I have a doubt respect to resolution of differential equations, for example if we have the family of circles $x^2+y^2=2cx$, deriving $$2x+2y\frac{dy}{dx}=2c$$, combining $$\frac{dy}{dx}=\frac{y^2-x^2}{2xy}$$ and replacing $\frac{dy}{dx}=-\frac{dx}{dy}$, then we have the differential equation $$\frac{dy}{dx}=\frac{2xy}{x^2-y^2}(*)$$ We cannot find the solution of the last differential equation by separation of variables, but if we use polar coordinates in $x^2+y^2=2cx$ we get $$(r\cos\theta)^2+(r\sin\theta)^2=2c(r\cos\theta)$$ and $r=2c\cos\theta$, then $$\frac{dr}{d\theta}=-2c\sin\theta$$ and then $$\frac{r d\theta}{dr}=-\frac{\cos\theta}{\sin\theta}$$
The solution of the last differential equation is $r=2c\sin\theta$, so the solution of the differential equation (*) is $x^2+y^2=2cy$.

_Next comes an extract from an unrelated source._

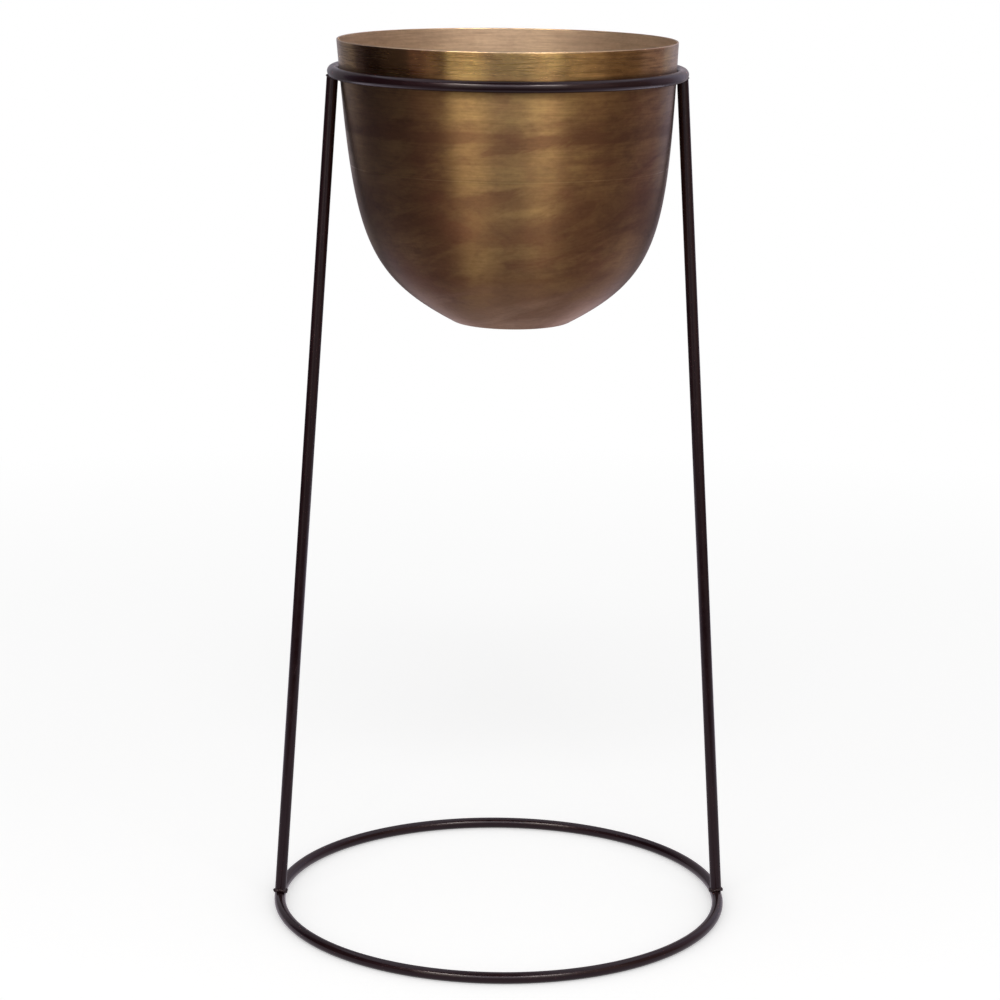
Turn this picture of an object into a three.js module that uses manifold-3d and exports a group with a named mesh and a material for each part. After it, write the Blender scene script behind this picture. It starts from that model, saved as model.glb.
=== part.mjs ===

Then my question is: why the change of coordinates permit find the solution of the differential equation? This is an accident or exit a theorem about this? And if exits such theorem, what kind of differential equation can be solve by change of coordinates? Thanks.
Best Answer
Solving (*)
We can solve $(\ast)$ without changing to polar coordinates $$ \frac{\mathrm{d}y}{\mathrm{d}x}=\frac{2xy}{x^2-y^2}\tag{1} $$ which can be manipulated to $$ \frac{\mathrm{d}}{\mathrm{d}y}\frac{x^2}{y}=\frac{2x}{y}\frac{\mathrm{d}x}{\mathrm{d}y}-\frac{x^2}{y^2}=-1\tag{2} $$ Integrating $(2)$ yields $$ \frac{x^2}{y}=2c-y\tag{3} $$ For some $c$. Therefore, $$ x^2+y^2=2cy\tag{4} $$
Answer to the Question
A change of coordinate may make the solution more apparent, but the equation should be solvable in either coordinate system.